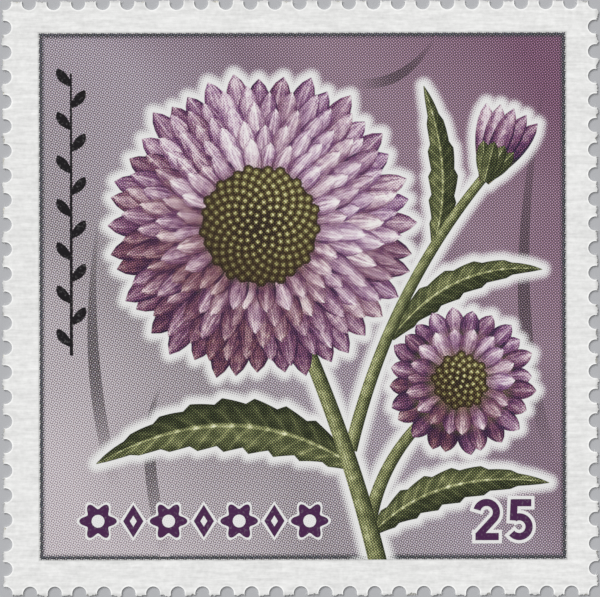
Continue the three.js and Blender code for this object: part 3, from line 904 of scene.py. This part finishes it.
def plant_tree():
    """The tops of the plant's printed pieces, flattened, to measure from."""
    bm = bmesh.new()
    for piece in bpy.data.objects:
        if piece.name.endswith("_print"):
            bm.from_mesh(piece.data)
    bmesh.ops.delete(bm, geom=[face for face in bm.faces if face.normal.z <= 0.5], context="FACES")
    bmesh.ops.scale(bm, vec=(1, 1, 0), verts=bm.verts)
    tree = BVHTree.FromBMesh(bm)
    bm.free()
    return tree


def set_halo(bm, plant):
    """Marks how far each point has gone to bare paper, by its distance from the plant."""
    for vert in bm.verts:
        away = plant.find_nearest((vert.co.x, vert.co.y, 0))[3]
        share = min(max((away - HALO_NEAR) / (HALO_FAR - HALO_NEAR), 0), 1)
        vert[bm.verts.layers.float[HALO]] = 1 - share * share * (3 - 2 * share)


class STAMP_OT_make_ground(bpy.types.Operator):
    """Makes the ground behind the plant, its frame line and its blades of grass"""
    bl_idname = "stamp.make_ground"
    bl_label = "Ground"

    def execute(self, context):
        plant = plant_tree()
        bm = new_film()
        square(bm, GROUND_CELLS, PANEL_HALF, (*PANEL.xy, PAPER_TOP + LIFTS["ground"]))
        set_halo(bm, plant)
        bmesh.ops.translate(bm, verts=grow_rim(bm), vec=(0, 0, -LIFTS["ground"]))
        bmesh.ops.holes_fill(bm, edges=open_edges(bm), sides=0)
        bmesh.ops.recalc_face_normals(bm, faces=bm.faces)
        ink = printed("Offset ink, ground", ground_paint)
        place_piece("ground_film", bm, [ink], "ground_ink")
        bm = new_film()
        for half in (PANEL_HALF, PANEL_HALF - FRAME_LINE):
            square(bm, 1, half, (*PANEL.xy, PAPER_TOP + LIFTS["frame"]))
        bmesh.ops.delete(bm, geom=bm.faces[:], context="FACES_ONLY")
        bmesh.ops.bridge_loops(bm, edges=bm.edges[:])
        face_up(bm)
        bmesh.ops.subdivide_edges(bm, edges=bm.edges[:], cuts=FRAME_CUTS, use_grid_fill=True)
        set_halo(bm, plant)
        ink = printed("Offset ink, frame line", frame_line_paint)
        place_film("frame_line_film", bm, [ink], "frame_line")
        ink = printed("Offset ink, grass", grass_paint)
        for index, blade in enumerate(GRASS, 1):
            bm = new_film()
            ribbon(bm, curve(*blade["path"]), lambda u: blade["width"] * swell(u, 0.3, 0.99) + LEAST_WIDTH,
                   LIFTS["grass"], steps=120, lanes=6)
            set_halo(bm, plant)
            name = f"grass_blade_{index}"
            place_film(f"{name}_film", bm, [ink], name)
        return {"FINISHED"}


# Figures, ornaments and vine

FIGURES_FOOT = (10.5, -14.9)
FIGURE_PITCH = 2.05
FIGURE_STROKE = 0.22
FIGURE_MARGIN = 0.2
ORNAMENT_MARGIN = 0.16
ROW_START = (-12.5, -13.7)
ROW_PITCH = 2.15
ROW_PLACES = 7
LOBES = 6
LOBE_DEPTH = 0.18
ROSETTE_RADIUS = 1.15
LOZENGE = (0.62, 1.0)
LOZENGE_MARGIN = 1.3
EYE_SHARE = 0.34
VINE = {"foot": (-14.1, -3.6), "top": 13.6, "width": 0.1, "taper": 0.4}
# How far a leaflet's bend and tip stand aside of its root and above it, as shares of its reach
LEAFLET = {"count": 13, "reach": 1.2, "width": 0.28, "bend": (0.45, 0.28), "tip": (0.7, 0.8)}
BOWL_STEPS = 72


def bowl(x, y, radius, start, end):
    """Points on an arc, from one angle to another."""
    turns = [math.radians(start + (end - start) * i / BOWL_STEPS) for i in range(BOWL_STEPS + 1)]
    return [(x + radius * math.cos(turn), y + radius * math.sin(turn)) for turn in turns]


TWO_BOWL = bowl(0.68, 1.7, 0.6, 165, -43)
# Each figure's strokes, in millimetres from its lower left
FIGURE_STROKES = {
    "two": [TWO_BOWL, [TWO_BOWL[-1], (0.16, 0.26)], [(0, 0.22), (1.42, 0.22)]],
    "five": [[(0.18, 2.28), (1.36, 2.28)], [(0.32, 2.48), (0.26, 1.2)], bowl(0.62, 0.82, 0.6, 120, -140)],
}


def margin_paint(tree):
    """Bare paper kept clear of dots round the figures, faintly toned."""
    mottle = add(tree, "TexNoise", object_place(tree), 1 / (0.2 * MM))
    tone = add(tree, "MapRange", mottle, 0.0, 1.0, 0.0, 0.12)
    return add(tree, "Mix", tone, bare_paper(), srgb("C9BFCA"), data_type="RGBA")


def stroke_line(points, place, grown):
    """The stroke as a line for u from 0 to 1, drawn out at both ends by what it is grown."""
    left, foot = FIGURES_FOOT
    spots = [Vector((left + place * FIGURE_PITCH + x, foot + y)) for x, y in points]
    spots[0] += (spots[0] - spots[1]).normalized() * grown
    spots[-1] += (spots[-1] - spots[-2]).normalized() * grown
    runs = [(b - a).length for a, b in zip(spots, spots[1:])]

    def line(u):
        rest = u * sum(runs)
        for a, b, run in zip(spots, spots[1:], runs):
            if rest <= run:
                return in_panel(*a.lerp(b, rest / run))
            rest -= run
        return in_panel(*spots[-1])

    return line


def figure_shape(strokes, place):
    """A figure's strokes over a wider set that keeps the paper bare round them."""
    bm = new_film()
    for lift, grown, material in ((LIFTS["reserve"], FIGURE_MARGIN, 1), (LIFTS["mark"], 0, 0)):
        for index, points in enumerate(strokes):
            ribbon(bm, stroke_line(points, place, grown), lambda u: FIGURE_STROKE + grown,
                   lift + index * NEXT_STROKE, steps=BOWL_STEPS if len(points) > 2 else 2, material=material)
    return bm


def rosette_reach(grown):
    return lambda angle: [ROSETTE_RADIUS * (1 - LOBE_DEPTH * (1 - math.cos(LOBES * angle))) + grown] * 2


def lozenge_reach(size, grown):
    return lambda angle: [half * size + LOZENGE_MARGIN * grown for half in LOZENGE]


def ornament_shape(place):
    """A rosette or a lozenge: a bare eye, drawn out to a ring of ink, and that to a bare margin. Each of the
    three outlines is a rule for its reach across and up."""
    bm = new_film()
    middle = in_panel(ROW_START[0] + place * ROW_PITCH, ROW_START[1])
    if place % 2:
        corners = 4
        rules = [lozenge_reach(EYE_SHARE, 0), lozenge_reach(1, 0), lozenge_reach(1, ORNAMENT_MARGIN)]
    else:
        corners = 12 * LOBES
        rules = [lambda angle: [ROSETTE_RADIUS * EYE_SHARE] * 2, rosette_reach(0),
                 rosette_reach(ORNAMENT_MARGIN)]
    centre = Matrix.Translation((*middle, PAPER_TOP + LIFTS["mark"]))
    verts = bmesh.ops.create_circle(bm, cap_ends=True, segments=corners, radius=MM, matrix=centre)["verts"]
    for step, rule in enumerate(rules):
        if step:
            verts = grow_rim(bm)
        for vert in verts:
            angle = math.atan2(vert.co.y - middle.y, vert.co.x - middle.x)
            across, up = rule(angle)
            vert.co.xy = middle + Vector((across * math.cos(angle), up * math.sin(angle))) * MM
        give_material(verts, (step + 1) % 2)
    face_up(bm)
    return bm


def vine_shape():
    """A fine upright stem with leaflets to either side in turn."""
    bm = new_film()
    x, low = VINE["foot"]
    height = VINE["top"] - low
    ribbon(bm, lambda u: in_panel(x, low + height * u), lambda u: VINE["width"] * (1 - VINE["taper"] * u),
           LIFTS["vine"], steps=4)
    for index in range(LEAFLET["count"]):
        y = low + height * (index + 0.5) / LEAFLET["count"]
        up = LEAFLET["reach"]
        aside = up if index % 2 else -up
        bend, tip = ((x + aside * share[0], y + up * share[1]) for share in (LEAFLET["bend"], LEAFLET["tip"]))
        ribbon(bm, curve((x, y), bend, tip), petal_width(LEAFLET["width"]), LIFTS["vine"] + NEXT_STROKE)
    return bm


class STAMP_OT_make_marks(bpy.types.Operator):
    """Makes the printed figures, the row of ornaments and the fine vine"""
    bl_idname = "stamp.make_marks"
    bl_label = "Figures and ornaments"

    def execute(self, context):
        printing = context.scene.stamp_print
        inks = [solid_ink("Offset ink, solid purple", printing.figure),
                printed("Bare coated paper in the print", margin_paint)]
        for place, (name, strokes) in enumerate(FIGURE_STROKES.items()):
            name = f"figure_{name}"
            place_film(f"{name}_film", figure_shape(strokes, place), inks, name)
        for place in range(ROW_PLACES):
            name = f"{'lozenge' if place % 2 else 'rosette'}_{place // 2 + 1}"
            place_film(f"{name}_film", ornament_shape(place), inks, name)
        black = solid_ink("Offset ink, black", printing.vine)
        place_film("margin_vine_film", vine_shape(), [black], "margin_vine")
        return {"FINISHED"}


# Stage

# The photograph's frame: its size, the stamp's middle and the pitch of the holes, in pixels
FRAME_PX = (600, 597)
MIDDLE_PX = (300.2, 297.9)
PITCH_PX = 24.61
# The stamp lies turned a little to the left in the frame
TURNED = math.radians(0.12)
# The floor reaches far past the frame, and lies just clear of the gum
FLOOR_HALF = 15
FLOOR_GAP = 2 * MICRON
KEY_PLACE = (-0.42, 0.5, 0.62)
KEY_SPREAD = math.radians(35)


def floor_card(tree):
    """Matt pale card: an even tone with a soft fibre mottle about 1.5 mm across."""
    grain = add(tree, "TexNoise", object_place(tree), 1 / (1.5 * MM), 4.0)
    tone = total(tree, 0.97, (grain, 0.06))
    colour = add(tree, "VectorMath", tuple(bpy.context.scene.stamp_stage.floor), tone, operation="SCALE")
    return add(tree, "BsdfPrincipled", colour, named={"Roughness": 0.9, "Specular IOR Level": 0.2})


class STAMP_OT_make_stage(bpy.types.Operator):
    """Sets the pale floor, the soft light and the copying camera straight above"""
    bl_idname = "stamp.make_stage"
    bl_label = "Stage"

    def execute(self, context):
        scene = context.scene
        stage = scene.stamp_stage
        bm = bmesh.new()
        square(bm, 8, FLOOR_HALF, (0, 0, -FLOOR_GAP))
        floor = shape_object("floor", bm, [new_material("Matt card", floor_card)])
        scene.world = bpy.data.worlds.new("soft_light")
        scene.world.use_nodes = True
        sky = scene.world.node_tree.nodes["Background"].inputs
        sky["Color"].default_value = (1, 1, 1, 1)
        sky["Strength"].default_value = stage.sky
        lamp = bpy.data.lights.new("key_light", "SUN")
        lamp.angle = KEY_SPREAD
        lamp.energy = stage.key
        key = new_object("key_light", lamp)
        key.location = KEY_PLACE
        key.rotation_euler = (-key.location).to_track_quat("-Z", "Y").to_euler()
        metres_a_pixel = PITCH / PITCH_PX
        lens = bpy.data.cameras.new("copy_camera")
        lens.lens = stage.lens
        lens.clip_start = 0.01
        lens.clip_end = 20
        camera = new_object("copy_camera", lens)
        camera.location = ((FRAME_PX[0] / 2 - MIDDLE_PX[0]) * metres_a_pixel,
                           (MIDDLE_PX[1] - FRAME_PX[1] / 2) * metres_a_pixel,
                           PAPER_TOP + FRAME_PX[0] * metres_a_pixel * lens.lens / lens.sensor_width)
        camera.rotation_euler.z = -TURNED
        scene.camera = camera
        scene.view_settings.view_transform = "Standard"
        return {"FINISHED"}


# The add-on

OPERATORS = (
    STAMP_OT_make_stage,
    STAMP_OT_make_sheet,
    STAMP_OT_make_blooms,
    STAMP_OT_make_bud,
    STAMP_OT_make_leaves,
    STAMP_OT_make_ground,
    STAMP_OT_make_marks,
)
SETTINGS = {"stamp_sheet": SheetSettings, "stamp_print": PrintSettings, "stamp_stage": StageSettings}


class STAMP_PT_panel(bpy.types.Panel):
    """Lists the stamp's settings and the steps that make it"""
    bl_idname = "STAMP_PT_panel"
    bl_label = "Postage stamp"
    bl_space_type = "VIEW_3D"
    bl_region_type = "UI"
    bl_category = "Stamp"

    def draw(self, context):
        for name, group in SETTINGS.items():
            box = self.layout.box()
            for key in group.__annotations__:
                box.prop(getattr(context.scene, name), key)
        for operator in OPERATORS:
            self.layout.operator(operator.bl_idname)


CLASSES = (*SETTINGS.values(), *OPERATORS, STAMP_PT_panel)


def register():
    for cls in CLASSES:
        bpy.utils.register_class(cls)
    for name, group in SETTINGS.items():
        setattr(bpy.types.Scene, name, PointerProperty(type=group))


def unregister():
    for name in SETTINGS:
        delattr(bpy.types.Scene, name)
    for cls in reversed(CLASSES):
        bpy.utils.unregister_class(cls)


def main():
    register()
    bpy.ops.stamp.make_stage()
    bpy.ops.stamp.make_sheet()
    bpy.ops.stamp.make_blooms()
    bpy.ops.stamp.make_bud()
    bpy.ops.stamp.make_leaves()
    bpy.ops.stamp.make_ground()
    bpy.ops.stamp.make_marks()


if __name__ == "__main__":
    main()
============================================================
• PROBLEM DESCRIPTION:
Please write out exactly the lines from the start of the data through the line that contains "return tree", both ends included, and nothing else.

• RESPONSE TO THE TASK:
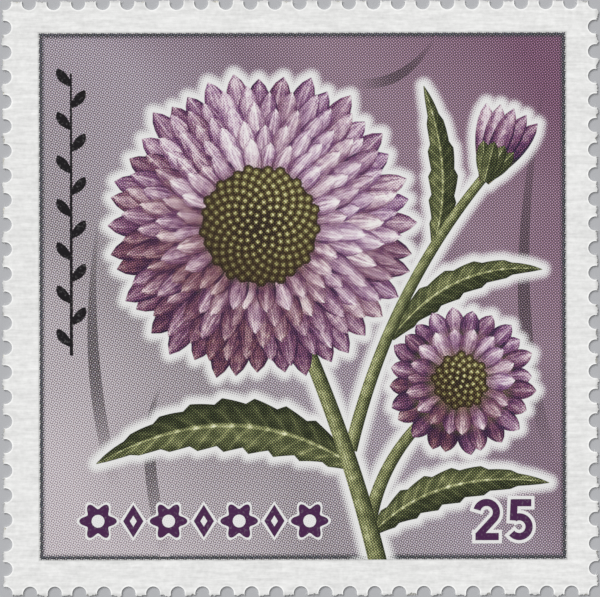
Continue the three.js and Blender code for this object: part 3, from line 904 of scene.py. This part finishes it.
def plant_tree():
    """The tops of the plant's printed pieces, flattened, to measure from."""
    bm = bmesh.new()
    for piece in bpy.data.objects:
        if piece.name.endswith("_print"):
            bm.from_mesh(piece.data)
    bmesh.ops.delete(bm, geom=[face for face in bm.faces if face.normal.z <= 0.5], context="FACES")
    bmesh.ops.scale(bm, vec=(1, 1, 0), verts=bm.verts)
    tree = BVHTree.FromBMesh(bm)
    bm.free()
    return tree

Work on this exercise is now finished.